For families The minimum age for guests is four years old, but children will absolutely love it. Families of up-to four can fit in the standard rooms, and some of the rooms can be interconnected.

Eco effort Masphi is one of the best examples of ecotourism in the world. Not only does it have minimal impact on the environment (not a single mature tree was cut down during its construction), but it actively seeks to improve that environment. It regularly hosts research teams from universities across the world and their discoveries and data have shaped policies on the environment. The reserve is part of Grupo Futuro’s carbon offsetting plans, and the base for reforestation of surrounding farmland. They aim to protect 500,000 hectares within the next 10 years.

For visitors, Mashpi’s excellence lies in the activities and excursions. Through their blend of education and inspiration, you will become passionate about habitat protection and wildlife conservation.

Accessibility The terrain is challenging for those with impaired mobility, but wheelchair users can access some trails, the Hummingbird Sanctuary, and even The Dragonfly with assistance from staff. There is one room with washing facilities for wheelchair users on the ground floor, but no lift to the upper floors.
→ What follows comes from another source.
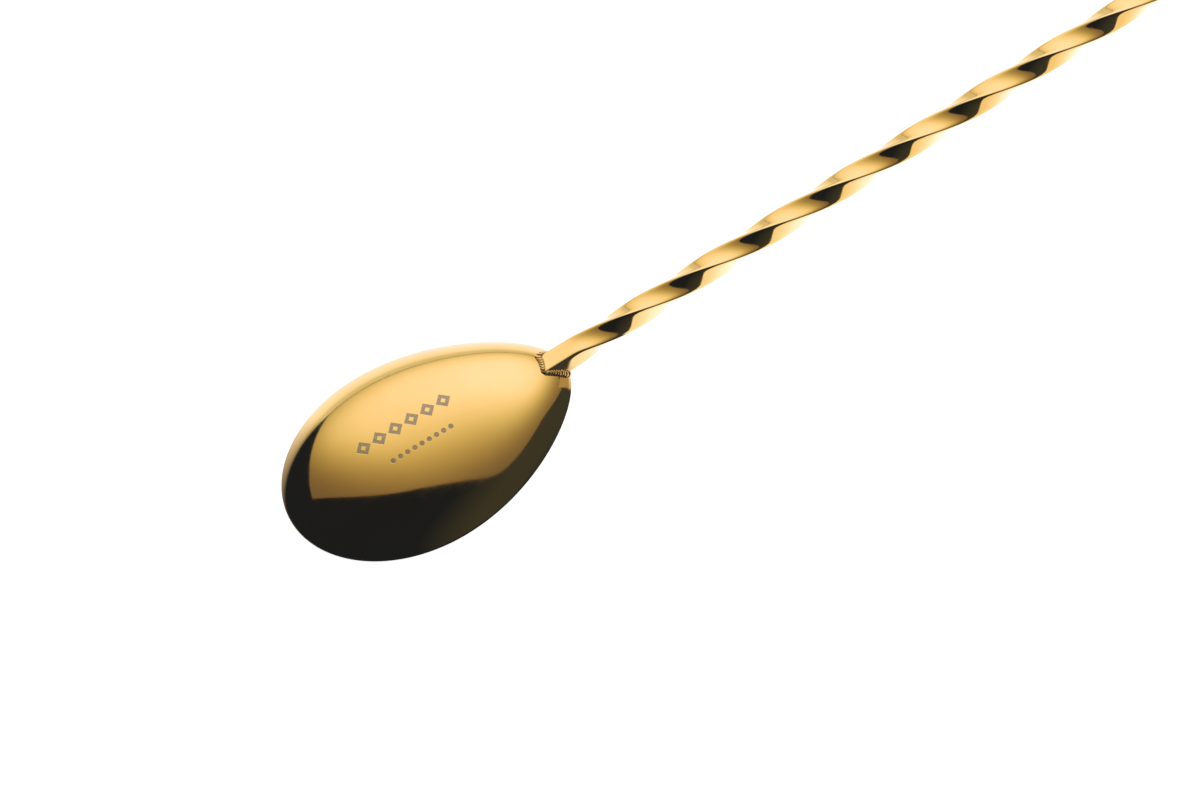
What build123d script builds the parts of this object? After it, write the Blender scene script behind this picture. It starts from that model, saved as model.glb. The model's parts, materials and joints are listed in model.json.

Anything left to mention? I hadn’t quite understood Mashpi Lodge until I’d been there. It’s not about the hotel - it’s about everything else. The walks and Dragonfly were wonderful, but the Hummingbird Garden was one of the most moving encounters of my life. As we entered the grove of flowers, which attract some of the 20 species of hummingbird found at Masphi, I noticed dozens of these remarkable aviators buzzing around the bushes. Then our guide handed me a sprig of flowers, drizzled with sugar syrup. An iridescent blue-and-purple bird, the length of a pen, hovered at arms’ length as it drank its fill. Then a green one, no bigger than a mouse, alighted on my hand to reach the lower petals. I stood with my mouth open as hummingbirds of every size and colour stopped for a snack. Incredible.